The second one is a circular descriptor. I referred to the reports of Spring 09, and found this idea very interesting. Actually that student got the first place, so why not? Instead of using a square window, the circular descriptor uses a circular window, and takes pixel values at the center of the circle (the current pixel), as well as at circumferences with r = r₀, 2*r₀, and 3*r₀, as shown in the figure below. Since MOPS extracts features from 40*40 raw data, so a reasonable guess would be r₀ between 5 and 8. Samples were taken at 20 degrees apart, starting from the dominant orientation. The dominant orientation was calculated from the eigenvector corresponding to the larger eigenvalue. The sample pixel was rounded to the nearest integer pixel, so a possible improvement is to use bilinear or cubic interpolation to get more precise values.

I tried r₀ = 5, 6, 7, 8 and 10, with step angle = 20^o or 30^o, and found that r₀ = 6 gives the best performance using the 4 benchmark sets of images. The performance was evaluated by summing up the average AUC of the four sets. Different images behave differently when r₀ changes. For the step angle, 20^o is better than 30^o by about 0.005 ~ 0.01 in terms of average AUC, and the tradeoff is more resources due to more data points taken. This sampling method makes the feature descriptors rotation invariant.

To get scale invariance, the original gray image were shrunk to 1/2 x 1/2 and 1/4 x 1/4 sizes by taking out every other pixel after low pass filtering by evenly weighted 3x3 mask. Other low pass filters could also be used.

For both descriptors, the values were subtracted by the mean, and then divided by the standard deviation of the descriptor, which makes them illumination invariant.

3. Feature Matching

Two matching methods were used. One was the given SSD method, and the other one was ratio test, which takes (distance of the best match) / (distance of the second best match).

4. Performance

(1) ROC

$Description: Description: F:\Dropbox\EE576_ComputerVision\Projects\newP1\ImageSets\ROC\graf\graf1_2.roc.png$	$Description: Description: F:\Dropbox\EE576_ComputerVision\Projects\newP1\ImageSets\ROC\yosemite\YM.roc.png$
ROC of graf	ROC of Yosemite

The ROC curves are mostly as expected except some for Yosemite, which surprised me that the circular descriptor was not better than the 5x5 window descriptor. Again, the 5x5 window descriptor I used was also illumination invariant.

(2) Harris value images

The original values were multiplied by 100 to get better visualization.


Graf	Yosemite

(3) AUC

Below is a summary of the AUC of four benchmark sets. For the circular descriptor, r₀ = 6, step angle = 20^o.

	Window + SSD	Window + ratio	Circular + SSD	Circular + ratio
bikes	0.601972	0.617781	0.841025	0.894008
graf	0.563350	0.685072	0.718351	0.748482
leuven	0.725803	0.832564	0.858521	0.905749
wall	0.744245	0.767936	0.813687	0.802752

5. Strengths and Weaknesses

(1) My implementation is invariant to translation, which is the property of Harris features.

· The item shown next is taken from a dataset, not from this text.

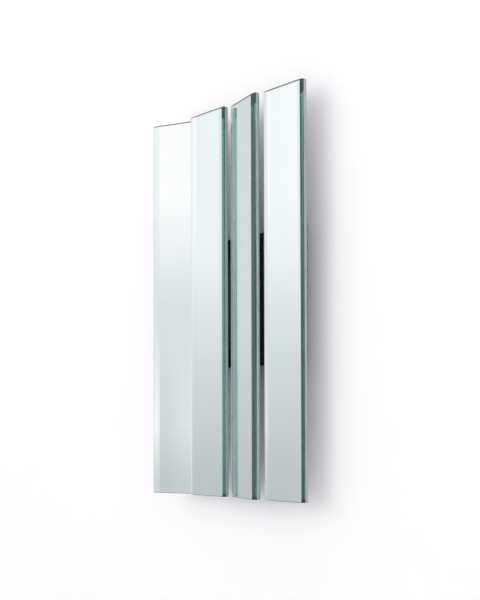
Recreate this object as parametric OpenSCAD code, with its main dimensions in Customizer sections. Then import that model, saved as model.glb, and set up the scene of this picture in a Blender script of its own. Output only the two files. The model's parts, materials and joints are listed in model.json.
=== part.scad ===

(2) It is illumination invariant, since the descriptors are subtracted by the mean and then divided by the standard deviation.

(3) It is rotation invariant, since values in the feature descriptors begin with the dominant orientation.

(4) It is scale invariant, since feature descriptors were created for three scales of the original images.

(5) Feature cluster is the biggest weakness of my implementation. In SIFT methods, features distribute evenly. In contrast, my features cluster at high frequency part, some of which are redundant. As for my circular descriptor, one pixel of interest could have at most three descriptors, which worsens the situation. A possible improvement of the 1-to-3 issue is suggested in the next section, but I did not have enough time to implement it this time.

(6) The sampling radii of the circular descriptor may affect image differently. Generally, small radius is better for high frequency features, and larger radius is better for low frequency features. It’s possible to optimize the sampling radii, but may take more resources, such as time and memory.

6. My Own Images

Here are my own images, showing rotation and scaling. Please note that for each pixel of interest, there are at most three feature descriptors with three scales. However, not all of them will match the three in the other picture. That’s why there seem to be a lot of mismatches. In the next step, we should combine three descriptors into one (store 55*3 pixel values), and implement another match method. That is, the match score of a pair of features is the highest of any 1/3 feature pairs. In this way, it eliminates any redundant feature descriptors, and will not show false mismatch in the given GUI.


Original Image	Rotation

Scale

Harris Image

7. Extra Credits

(1) Implement the circular descriptor.

(2) The feature descriptor is scale invariant.